É inquietante a notícia publicada ontem por esta Folha segundo a qual governadores e parlamentares nordestinos estão tentando articular a volta do Ministério do Interior em troca do apoio à proposta de reforma tributária do governo, por ora desconhecida em seus detalhes.
Um tal comportamento, lamentavelmente incorporado aos usos e costumes políticos nacionais, não poderia ser mais daninho para a idéia de convívio democrático e auto-regulatório entre os Poderes.
Em primeiro lugar, os políticos envolvidos nessa articulação querem a volta do Ministério do Interior não por razões programáticas ou por acreditarem que a pasta ajudaria a promover o desenvolvimento do país, mas simplesmente porque a Secretaria de Desenvolvimento Regional (a sucedânea do ministério) está submetida ao Ministério do Planejamento, que, corretamente, não vem liberando as sempre tão almejadas verbas para obras paroquiais.
Para esses políticos, é como se todo o esforço de austeridade para a estabilização monetária não fosse um imperativo, um pré-requisito para qualquer esforço real de desenvolvimento. Para eles o que importa são verbas que lhes garantam votos e a criação de mais um cargo forte, com direito a uma miríade de postos de escalões inferiores.

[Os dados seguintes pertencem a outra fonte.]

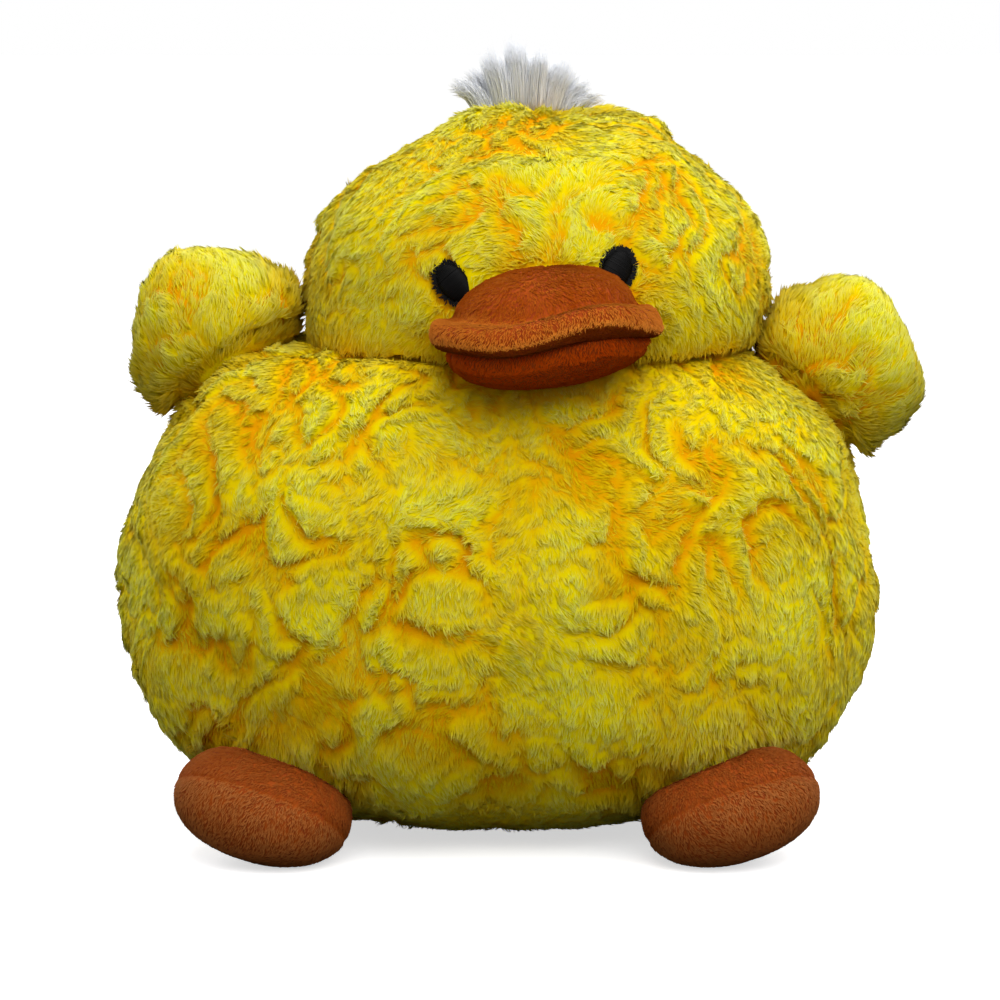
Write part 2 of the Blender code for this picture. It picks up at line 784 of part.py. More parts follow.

Igualmente grave é a idéia de as bancadas se comprometerem a aprovar um projeto que simplesmente ignoram. O Congresso tem o dever de apreciar e debater cada uma das propostas que lhe são apresentadas. As agremiações não podem sair por aí assinando cheques em branco para o Executivo.

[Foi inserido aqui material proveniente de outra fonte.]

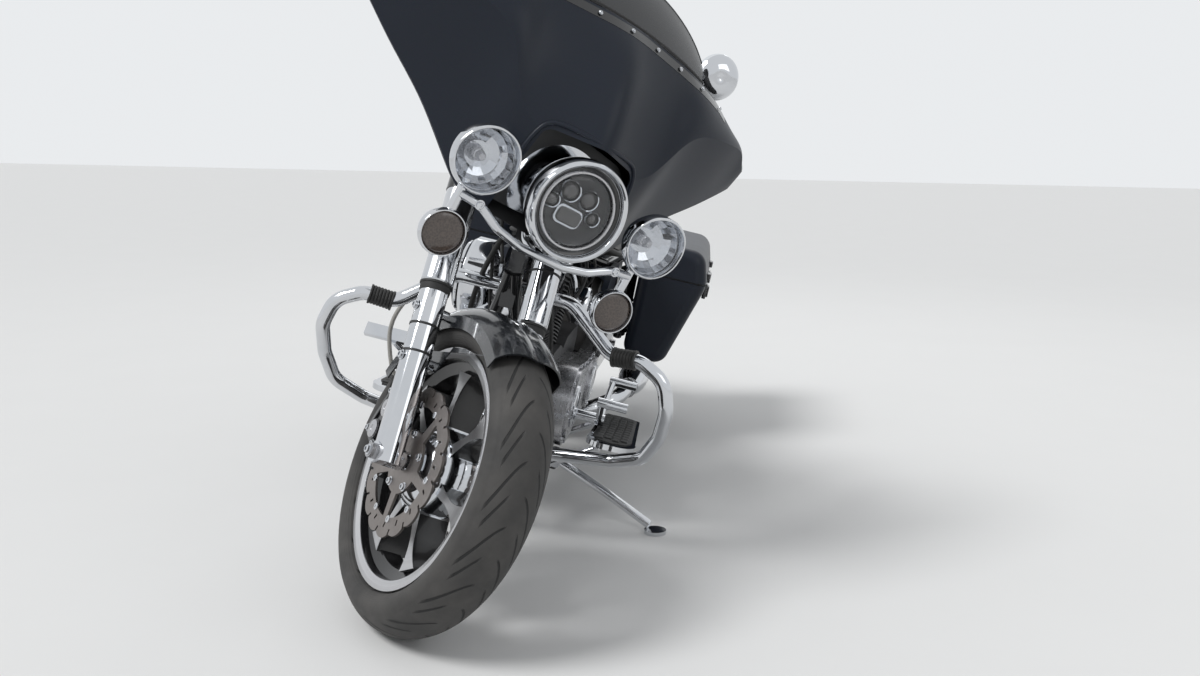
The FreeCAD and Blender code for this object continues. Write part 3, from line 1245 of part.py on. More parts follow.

Aliás, é o baixíssimo grau de fidelidade partidária existente no país que permite esse tipo de barganha fisiológica. Se os projetos fossem analisados pelas legendas à luz de sua plataforma e não do interesse individual de cada parlamentar, o espaço para o paroquialismo pródigo e a fraude seria infinitamente menor, com enormes ganhos para o conjunto da sociedade.
Infelizmente, não é o que ocorre. A maioria dos congressistas prefere atuar transitando perigosamente entre a chantagem contra o governo e a traição ao eleitor.